-------- Material --------

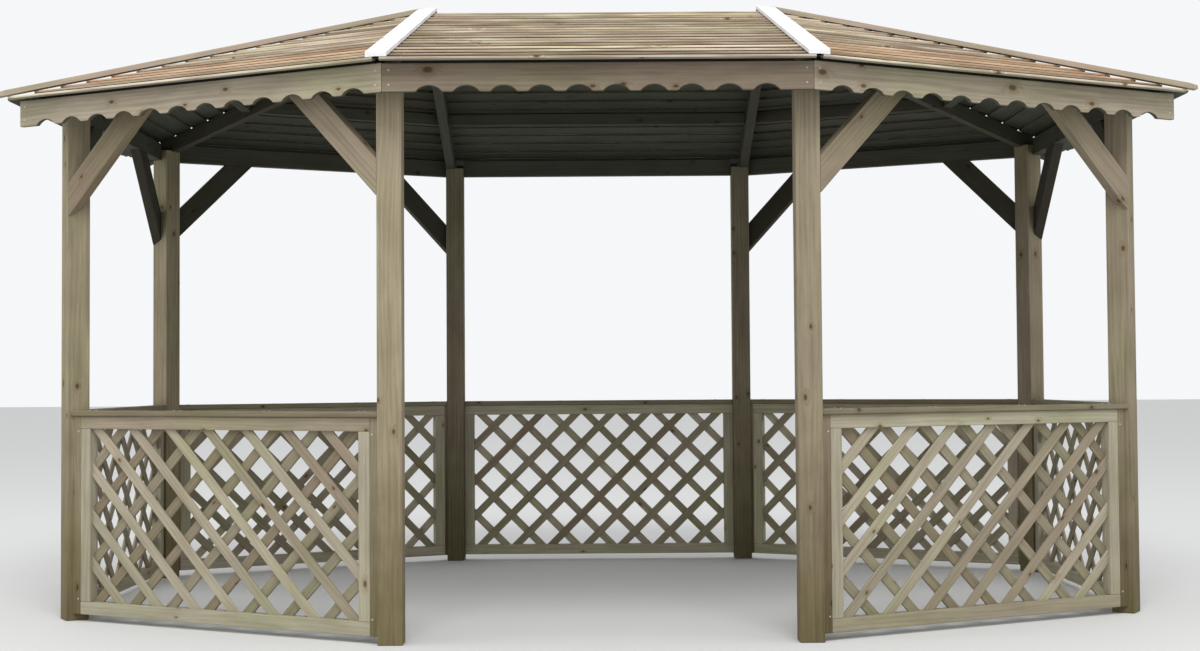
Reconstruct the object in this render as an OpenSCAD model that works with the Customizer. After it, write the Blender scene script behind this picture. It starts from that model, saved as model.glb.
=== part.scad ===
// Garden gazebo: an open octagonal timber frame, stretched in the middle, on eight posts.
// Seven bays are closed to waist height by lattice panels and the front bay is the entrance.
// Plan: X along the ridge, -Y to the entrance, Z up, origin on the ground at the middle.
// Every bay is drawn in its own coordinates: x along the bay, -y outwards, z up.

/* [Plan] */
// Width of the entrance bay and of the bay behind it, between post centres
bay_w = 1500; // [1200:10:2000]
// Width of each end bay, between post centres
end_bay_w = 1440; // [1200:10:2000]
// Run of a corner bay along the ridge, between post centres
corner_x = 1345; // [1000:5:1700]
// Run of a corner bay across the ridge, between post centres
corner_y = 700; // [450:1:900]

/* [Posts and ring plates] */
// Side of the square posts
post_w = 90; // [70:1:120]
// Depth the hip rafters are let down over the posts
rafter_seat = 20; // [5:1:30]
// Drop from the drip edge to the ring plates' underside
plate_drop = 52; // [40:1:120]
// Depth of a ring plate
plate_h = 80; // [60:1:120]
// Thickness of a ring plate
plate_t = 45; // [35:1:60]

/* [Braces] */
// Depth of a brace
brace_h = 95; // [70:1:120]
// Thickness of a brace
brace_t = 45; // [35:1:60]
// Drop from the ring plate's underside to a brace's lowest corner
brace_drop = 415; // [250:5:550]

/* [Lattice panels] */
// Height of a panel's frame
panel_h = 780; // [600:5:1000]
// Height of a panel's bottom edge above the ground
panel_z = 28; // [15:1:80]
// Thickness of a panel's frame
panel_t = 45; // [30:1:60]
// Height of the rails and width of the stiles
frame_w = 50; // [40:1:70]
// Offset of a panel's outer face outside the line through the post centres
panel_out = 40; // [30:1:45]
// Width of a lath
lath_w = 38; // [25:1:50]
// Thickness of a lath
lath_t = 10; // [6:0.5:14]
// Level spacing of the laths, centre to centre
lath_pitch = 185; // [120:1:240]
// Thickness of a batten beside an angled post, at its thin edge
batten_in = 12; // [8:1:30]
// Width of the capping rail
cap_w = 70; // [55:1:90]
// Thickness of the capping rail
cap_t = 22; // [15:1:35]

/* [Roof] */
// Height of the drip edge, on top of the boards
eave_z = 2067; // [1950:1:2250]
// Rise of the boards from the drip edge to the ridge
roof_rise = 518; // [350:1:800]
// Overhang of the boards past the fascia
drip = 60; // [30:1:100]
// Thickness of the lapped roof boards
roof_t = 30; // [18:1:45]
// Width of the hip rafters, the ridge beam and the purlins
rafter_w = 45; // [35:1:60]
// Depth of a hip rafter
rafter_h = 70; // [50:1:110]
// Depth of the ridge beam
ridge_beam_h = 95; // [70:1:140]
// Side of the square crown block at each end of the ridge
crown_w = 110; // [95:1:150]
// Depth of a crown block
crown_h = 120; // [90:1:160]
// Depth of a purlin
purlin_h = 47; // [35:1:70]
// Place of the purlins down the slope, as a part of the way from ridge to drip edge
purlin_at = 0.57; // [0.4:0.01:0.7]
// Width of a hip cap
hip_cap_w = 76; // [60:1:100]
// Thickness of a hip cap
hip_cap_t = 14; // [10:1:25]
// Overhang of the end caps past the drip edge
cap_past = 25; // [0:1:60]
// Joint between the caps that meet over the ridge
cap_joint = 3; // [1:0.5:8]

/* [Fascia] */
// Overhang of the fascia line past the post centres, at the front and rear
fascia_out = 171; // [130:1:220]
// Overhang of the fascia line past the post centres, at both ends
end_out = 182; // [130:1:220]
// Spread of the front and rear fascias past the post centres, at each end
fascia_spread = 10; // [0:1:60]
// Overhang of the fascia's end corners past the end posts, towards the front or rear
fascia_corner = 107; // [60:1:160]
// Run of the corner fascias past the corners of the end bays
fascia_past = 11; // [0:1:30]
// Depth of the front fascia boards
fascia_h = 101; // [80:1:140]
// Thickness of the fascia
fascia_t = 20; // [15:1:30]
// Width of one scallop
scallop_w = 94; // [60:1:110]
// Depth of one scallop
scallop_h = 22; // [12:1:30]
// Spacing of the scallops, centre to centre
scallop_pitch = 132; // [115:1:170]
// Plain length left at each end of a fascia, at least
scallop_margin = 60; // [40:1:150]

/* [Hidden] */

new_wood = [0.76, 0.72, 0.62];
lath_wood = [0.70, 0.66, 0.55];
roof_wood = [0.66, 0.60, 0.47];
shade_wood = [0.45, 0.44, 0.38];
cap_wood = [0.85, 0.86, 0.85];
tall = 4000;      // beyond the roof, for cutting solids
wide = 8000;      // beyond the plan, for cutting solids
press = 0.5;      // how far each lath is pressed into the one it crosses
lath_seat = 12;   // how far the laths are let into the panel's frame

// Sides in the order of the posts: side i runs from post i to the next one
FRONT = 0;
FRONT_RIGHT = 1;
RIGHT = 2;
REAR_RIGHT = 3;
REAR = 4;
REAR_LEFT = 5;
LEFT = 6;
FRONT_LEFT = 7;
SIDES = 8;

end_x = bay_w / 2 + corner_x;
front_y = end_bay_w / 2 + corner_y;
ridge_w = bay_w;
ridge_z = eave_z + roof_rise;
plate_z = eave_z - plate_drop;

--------

▸ What to produce:
Find all the lines containing "behind" in the material, then copy them.

▸ Result of this exercise:
Reconstruct the object in this render as an OpenSCAD model that works with the Customizer. After it, write the Blender scene script behind this picture. It starts from that model, saved as model.glb.
// Width of the entrance bay and of the bay behind it, between post centres